在他不知道的地方,也许有比饮酒更严重的行为。
“谢谢,很多人都这么觉得。”
“……”
难道他说这句话的用意是要听这家伙的感谢?
清理完血渍的人继续借着酒力趴在桌上闭目养神。
眼见窗外彻底黑了下来,今井元岚还没想好今天晚上去哪休息,无论如何都得回家。
但是,他该回哪个“家”
?或者,干脆继续睡沙发好了。
“想知道案件细节可以以后再聊。
这也是你们军警的职业病?”
依然不愿放开酒杯的人望着友人,脸上全然没有平日的恬淡与和善,只剩一份让人细思极恐的平静。
“但今天,我不想提。
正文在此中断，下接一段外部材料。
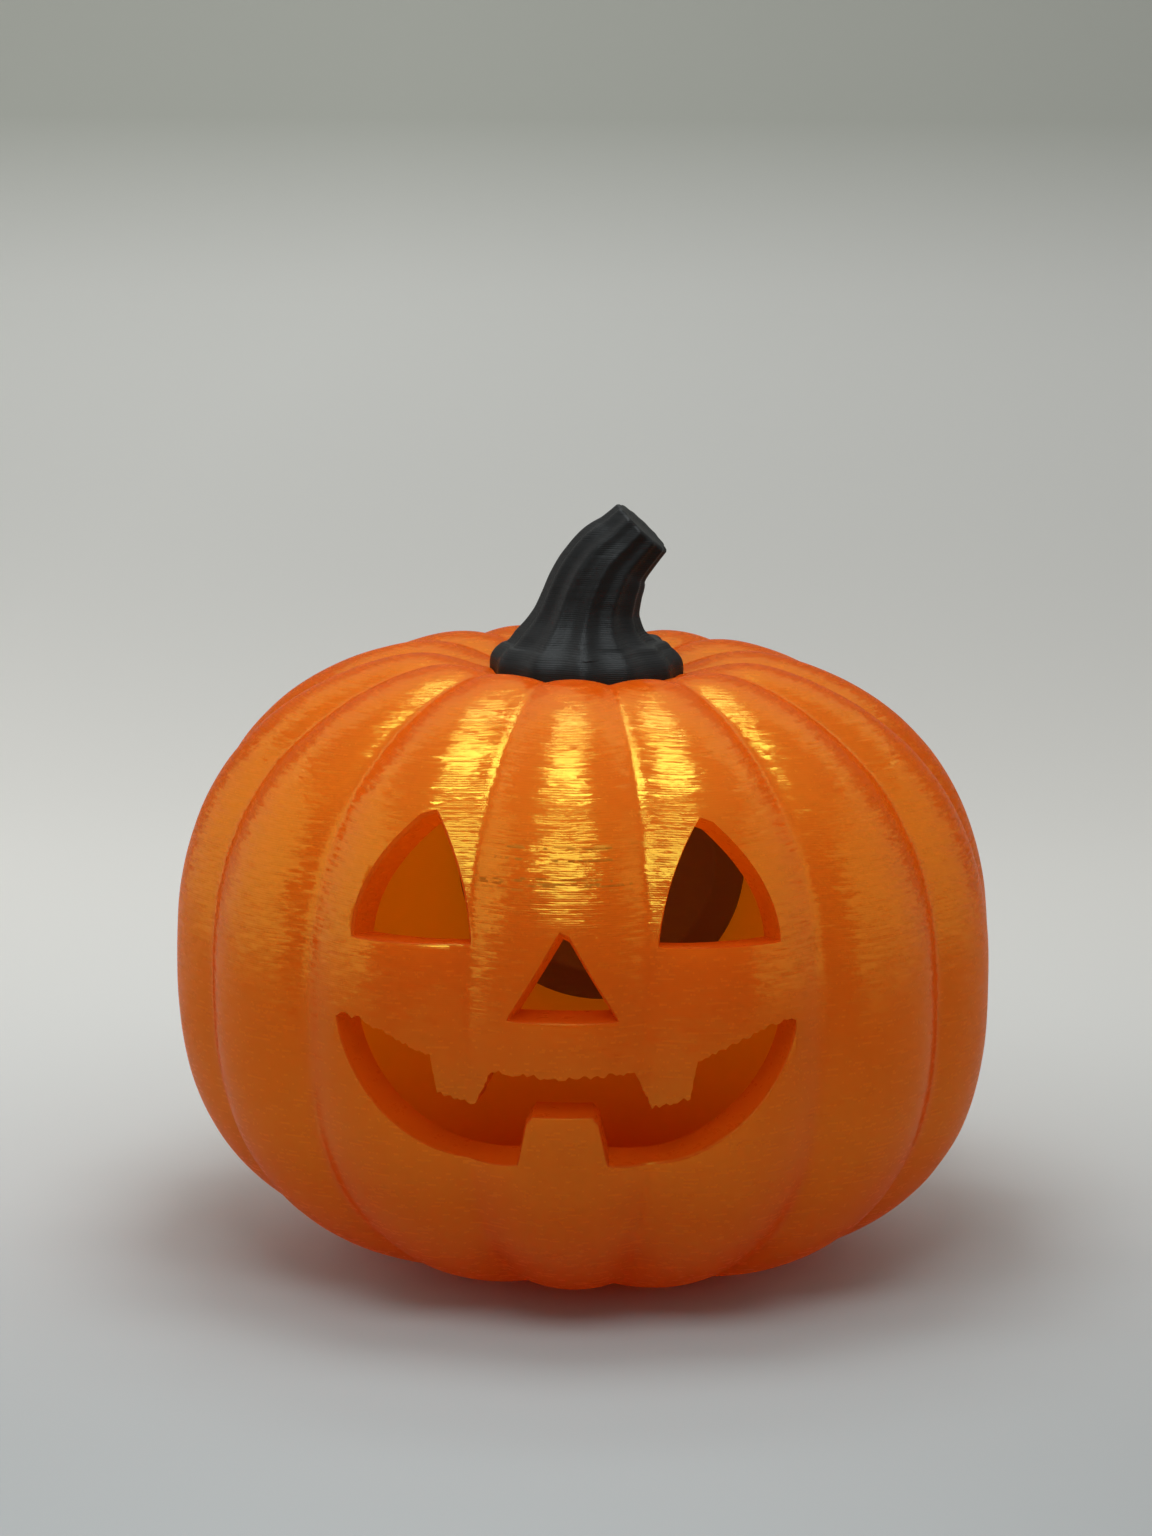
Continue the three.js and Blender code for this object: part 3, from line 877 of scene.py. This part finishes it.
sheet_material, sheet_tree, sheet_shader = new_material("pale sheet")
sheet_x, sheet_y, sheet_z = split(sheet_tree, object_place(sheet_tree))
off_darkest = calculate(sheet_tree, "ABSOLUTE", calculate(sheet_tree, "ADD", sheet_y, darkest_shade_front))
going_back = ramp(sheet_tree, off_darkest, front_to_back, interpolation_type="SMOOTHSTEP")
going_up = ramp(sheet_tree, sheet_z, floor_to_wall)
going_right = ramp(sheet_tree, sheet_x, shade_left_to_right)
floor_colour = mixed(sheet_tree, going_back, front_shade_tone, back_tone)
sheet_colour = mixed(sheet_tree, going_up, floor_colour, wall_shade_tone)
sheet_tree.links.new(scaled(sheet_tree, sheet_colour, going_right), sheet_shader.inputs["Base Color"])
set_inputs(sheet_shader, {"Roughness": 0.8, "Specular IOR Level": 0.2})
floor = new_object("floor", sheet, sheet_material)
floor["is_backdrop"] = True
print("sheet has", len(floor.data.polygons), "faces")

# %% [markdown]
# ## The light
# The lantern stands in a tent of soft light: a ceiling and two walls, the left one brighter. Three smaller
# lamps hang over the lantern and in front of it, and the ribs mirror them as the golden glints above the
# face. One more lamp is for the sheet far behind. The camera itself sees none of the lamps.

# %% Hang the lamps
def area_light(name, place, target, size, power, color):
    """A soft rectangular light that faces a target."""
    data = bpy.data.lights.new(name, "AREA")
    data.shape = "RECTANGLE"
    data.size, data.size_y = size
    data.energy = power
    data.color = color
    light = bpy.data.objects.new(name, data)
    aim = (Vector(target) - Vector(place)).to_track_quat("-Z", "Y")
    light.matrix_world = Matrix.Translation(place) @ aim.to_matrix().to_4x4()
    light.visible_camera = False
    bpy.context.scene.collection.objects.link(light)


# Each lamp has a name, a place to the right and to the back, a width, a depth and a power
lamp_height = 167 * MM
lamp_colour = (0.88, 0.97, 1)
lamps = (
    ("lamp above", -3 * MM, -25 * MM, 58 * MM, 46 * MM, 0.085),
    ("lamp behind", -4 * MM, 38 * MM, 50 * MM, 22 * MM, 0.03),
    ("lamp in front", 0, -148 * MM, 110 * MM, 96 * MM, 0.21),
)
for name, x, y, width, depth, power in lamps:
    area_light(name, (x, y, lamp_height), (x, y, 0), (width, depth), power, lamp_colour)

backdrop_y, backdrop_height, backdrop_size = 0.80, 0.75, (1.5, 0.8)
backdrop_place = (0, backdrop_y, backdrop_height)
area_light("backdrop lamp", backdrop_place, (0, backdrop_y, 0), backdrop_size, 3.4, (0.98, 1, 0.99))

tent_side, tent_height, tent_reach, tent_y = 0.32, 0.45, 0.5, 0.02
wall_middle, wall_aim, wall_size = 0.19, (0, tent_y, 0.17), (tent_reach, 0.36)
ceiling_size = (2 * tent_side, tent_reach)
area_light("ceiling", (0, tent_y, tent_height), (0, tent_y, 0), ceiling_size, 0.38, (1, 0.94, 0.87))
area_light("left wall", (-tent_side, tent_y, wall_middle), wall_aim, wall_size, 0.56, (1, 0.98, 0.96))
area_light("right wall", (tent_side, tent_y, wall_middle), wall_aim, wall_size, 0.36, (1, 0.95, 0.90))

# %% Tint the room
# The room gives little light, but looks paler than that from a camera that sees past the sheet
room_colour = (0.98, 1.0, 0.98, 1)
room_light, room_paler = 0.2, 0.3
world = bpy.data.worlds.new("room")
world.use_nodes = True
background = world.node_tree.nodes["Background"]
background.inputs["Color"].default_value = room_colour
for_camera = world.node_tree.nodes.new("ShaderNodeLightPath").outputs["Is Camera Ray"]
room_strength = calculate(world.node_tree, "MULTIPLY_ADD", for_camera, room_paler, room_light)
world.node_tree.links.new(room_strength, background.inputs["Strength"])
bpy.context.scene.world = world
bpy.context.scene.view_settings.view_transform = "Standard"
print("lights", sorted(light.name for light in bpy.data.lights))

# %% Finish
visual_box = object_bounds()
visual_size = visual_box[1] - visual_box[0]
print("visual size in mm", [round(side / MM, 2) for side in visual_size])
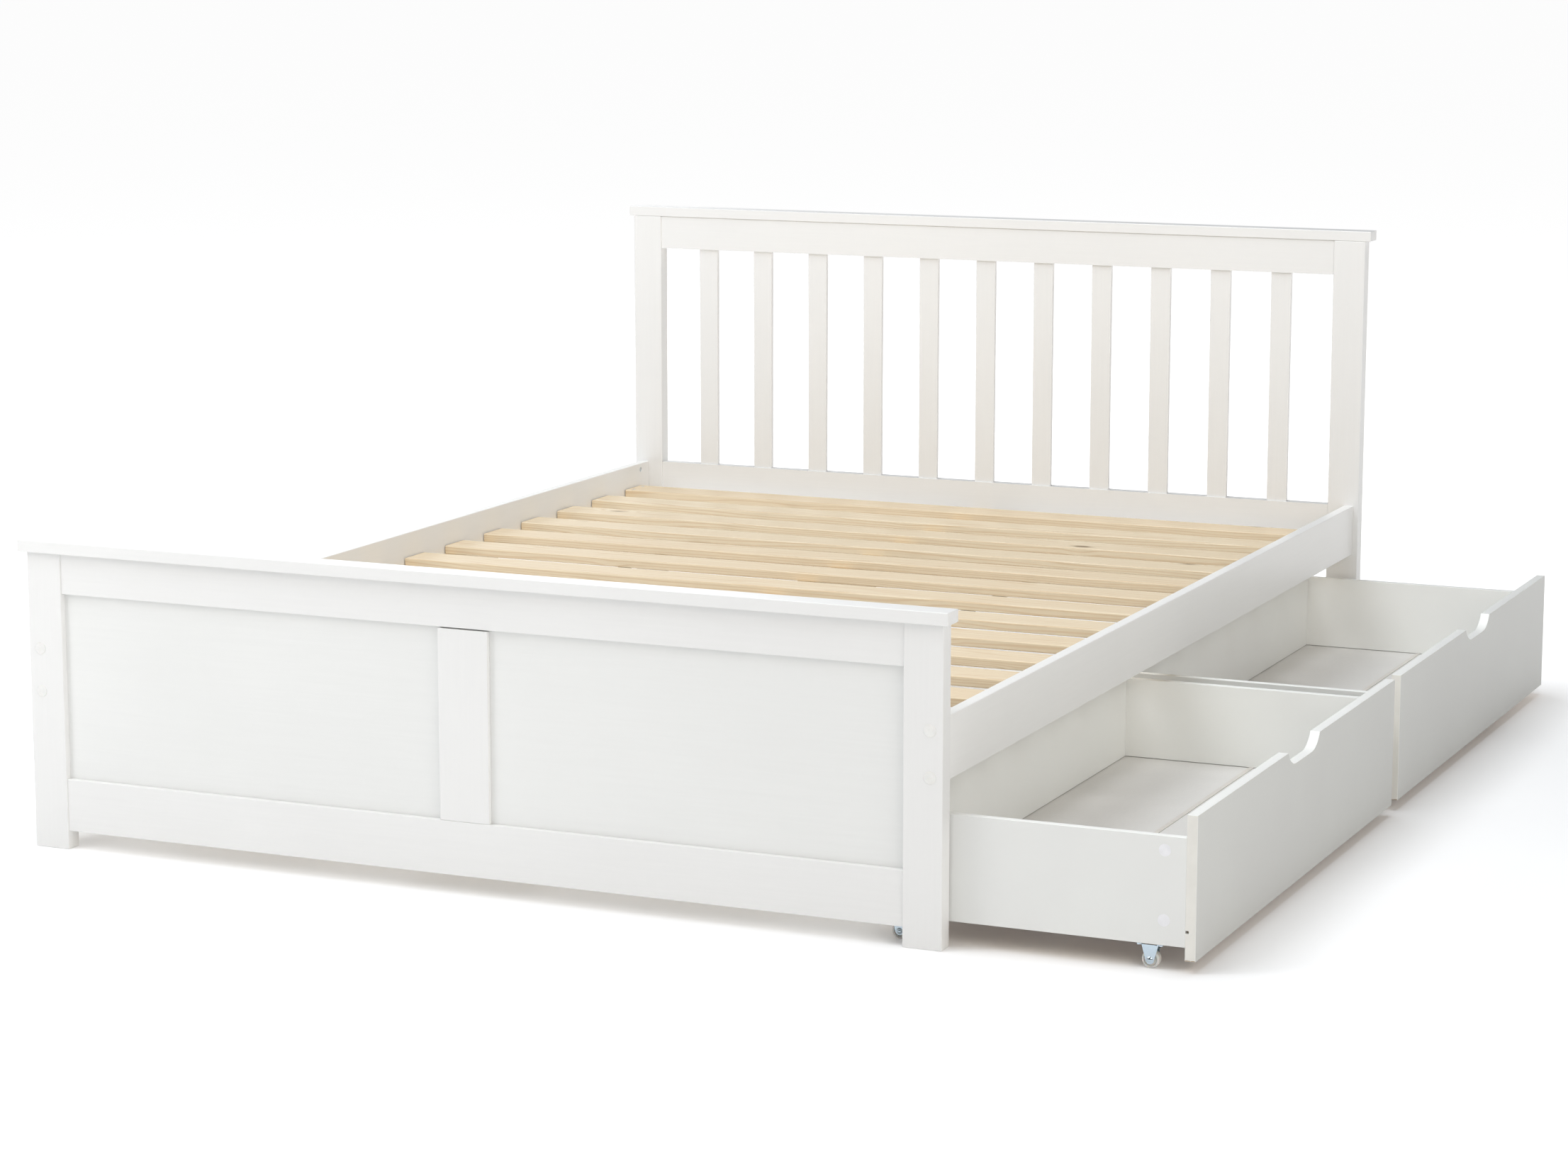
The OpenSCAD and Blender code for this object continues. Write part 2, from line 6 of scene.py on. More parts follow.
import bmesh
import bpy
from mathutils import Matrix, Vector


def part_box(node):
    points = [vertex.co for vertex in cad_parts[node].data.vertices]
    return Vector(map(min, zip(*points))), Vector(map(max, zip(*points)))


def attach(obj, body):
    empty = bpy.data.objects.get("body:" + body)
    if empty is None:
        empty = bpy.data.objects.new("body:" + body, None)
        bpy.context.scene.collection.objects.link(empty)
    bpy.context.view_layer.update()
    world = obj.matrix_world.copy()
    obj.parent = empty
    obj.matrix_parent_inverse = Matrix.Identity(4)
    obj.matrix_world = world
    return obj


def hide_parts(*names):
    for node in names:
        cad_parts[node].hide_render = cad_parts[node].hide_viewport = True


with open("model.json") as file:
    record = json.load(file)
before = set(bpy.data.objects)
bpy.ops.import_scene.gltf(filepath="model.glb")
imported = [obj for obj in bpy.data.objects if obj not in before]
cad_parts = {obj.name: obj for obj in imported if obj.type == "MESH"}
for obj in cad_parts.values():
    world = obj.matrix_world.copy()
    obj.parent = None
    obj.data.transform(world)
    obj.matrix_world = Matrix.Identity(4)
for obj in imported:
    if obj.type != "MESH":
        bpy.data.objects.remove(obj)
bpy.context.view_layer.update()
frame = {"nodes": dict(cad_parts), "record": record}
scene = bpy.context.scene
nodes = frame["nodes"]
record = frame["record"]
slot_of = {part["node"]: part["material_slot"] for part in record["subparts"]}
body_of = {node: body for body, members in record["behaviour"]["bodies"].items() for node in members}
DRAWERS = ("near", "far")

MM = 0.001
X, Y, Z = 0, 1, 2
AXES = (Vector((1, 0, 0)), Vector((0, 1, 0)), Vector((0, 0, 1)))

# Tolerances. FACING and ALONG are the least part of a unit vector that lies along an axis.
WELD = 0.002 * MM
ON_PLANE = 0.01 * MM
FLAT_ANGLE = math.radians(0.4)
SHARP_ANGLE = math.radians(46)
CORNER_ANGLE = math.radians(60)
FACING = 0.9
ALONG = 0.99
NEAR_EDGE = 1 * MM

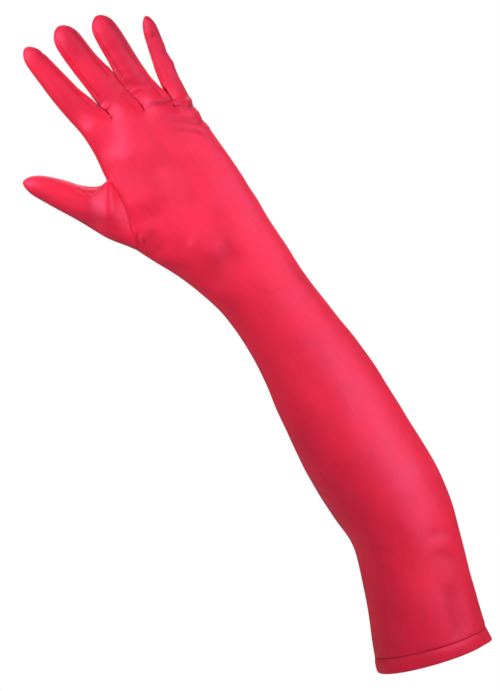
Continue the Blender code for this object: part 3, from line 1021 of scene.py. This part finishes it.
def hem_profile(sizes):
    """The hem band's section, top first and round its folded lower edge: pairs of the share of the
    height up the band and the metres outwards."""
    half = HEM_WALL / 2
    fold = half / HEM_HEIGHT
    section = []
    for n in range(HEM_OUTER + 1):
        up = 1 - (1 - fold) * n / HEM_OUTER
        rise = 1 - math.exp(-(((1 - up) * HEM_HEIGHT / sizes.hem_shoulder) ** 2))
        puff = sizes.hem_puff * (PUFF_AT_EDGE + math.sin(math.pi * up))
        section.append((up, puff * rise - sizes.seam_depth / 2))
    bottom = section[-1][1]
    for n in range(1, HEM_FOLD):
        turn = math.pi * n / HEM_FOLD
        section.append((fold * (1 - math.sin(turn)), bottom - half * (1 - math.cos(turn))))
    for n in range(HEM_INNER + 1):
        section.append((fold + (HEM_FLANGE - fold) * n / HEM_INNER, bottom - HEM_WALL))
    behind = -sizes.wall - HEM_CLEARANCE
    return [*section, (HEM_FLANGE, behind), (HEM_RETURN, behind)]


def hem_shade(share):
    """How much painted shade the hem gets in the crease below its stitches, at a share of its height."""
    return SEAM_SHADE * math.exp(-(((1 - share) / HEM_SHADE_FADE) ** 2))


def hem_band():
    """The turned-up hem, folded at its lower edge and puffed below its line of stitches."""
    sizes = glove_sizes()
    lower, up, tall, outward = hem_frames()
    section = hem_profile(sizes)
    wave = sizes.hem_wave * waves(lower, HEM_WAVE_SIZE, HEM_SEED)
    flare = sizes.hem_flare * smoothstep((outward[:, 0] - FLARE_FROM) / (1 - FLARE_FROM))
    points = []
    for share, out in section:
        soft = math.sin(math.pi * min(max(share, 0.0), 1.0))
        reach = out + wave * (WAVE_AT_EDGE + soft) + flare * (1 - share) ** 2
        points.append(lower + up * (tall * share - HEM_DROP)[:, None] + outward * reach[:, None])
    rows, count = len(points), HEM_COLUMNS
    faces, uvs = [], []
    girth = GIRTHS[ARM_POINTS] / count
    for r in range(rows):
        for k in range(count):
            s, j = (r + 1) % rows, (k + 1) % count
            faces.append((r * count + k, r * count + j, s * count + j, s * count + k))
            a, b = r * HEM_ROW, (r + 1) * HEM_ROW
            uvs.append(((k * girth, a), ((k + 1) * girth, a), ((k + 1) * girth, b), (k * girth, b)))
    # Painted shade in the crease below the stitches, row by row
    crease = np.concatenate([np.full(count, hem_shade(share)) for share, _ in section])
    name = PIECE_NAME.format(PIECES[HEM_PIECE].node)
    materials = [satin(glove_colours())]
    made = mesh_object(name, np.concatenate(points), faces, materials, None, uvs, crease)
    face_out(made)
    return made


def face_out(made):
    """Turns a closed mesh's faces outwards."""
    bm = bmesh.new()
    bm.from_mesh(made.data)
    bmesh.ops.recalc_face_normals(bm, faces=bm.faces)
    bm.to_mesh(made.data)
    bm.free()


def add_node(tree, kind, values=(), links=(), **settings):
    """Adds a node with its settings, its sockets' values, and links into its sockets."""
    node = tree.nodes.new(kind)
    for name, value in settings.items():
        setattr(node, name, value)
    for name, value in dict(values).items():
        node.inputs[name].default_value = value
    for name, source in dict(links).items():
        tree.links.new(source, node.inputs[name])
    return node


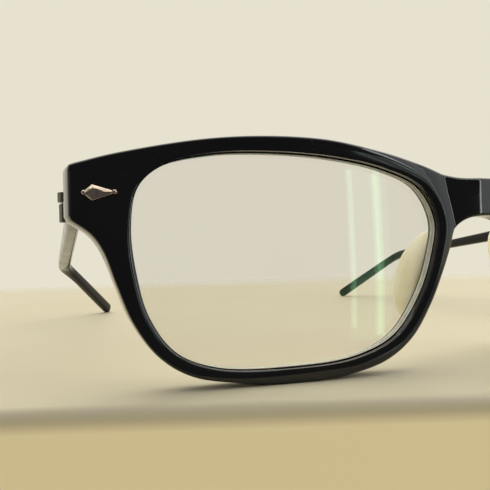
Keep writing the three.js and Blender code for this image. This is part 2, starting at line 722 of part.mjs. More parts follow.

”
2。
太宰治敲开了二楼的门。
实际上,他是直接推门进去的。
今井居然趴在桌上睡觉。
虽然早知道这家伙家底雄厚,但这么不拘小节的话——
醉到将睡不睡的程度,但反应速度依然快得不像一般出身的富家少爷。
“居然这么小气。”
摆在桌上的超——大杯啤酒分他一小杯都不行吗?
被太宰治脚步声惊醒的人定了定神,看清面前的人,他松开太宰治的胳膊,对太宰泼脏水的行径视若无睹,“柜子下面的抽屉里有玻璃杯,想喝就去拿一个新的用。”
“你一个人在借酒消愁?”
“不可以吗。
我也是有很多烦恼的,只不过全堆在了心里。”
这么明显的欲盖弥彰。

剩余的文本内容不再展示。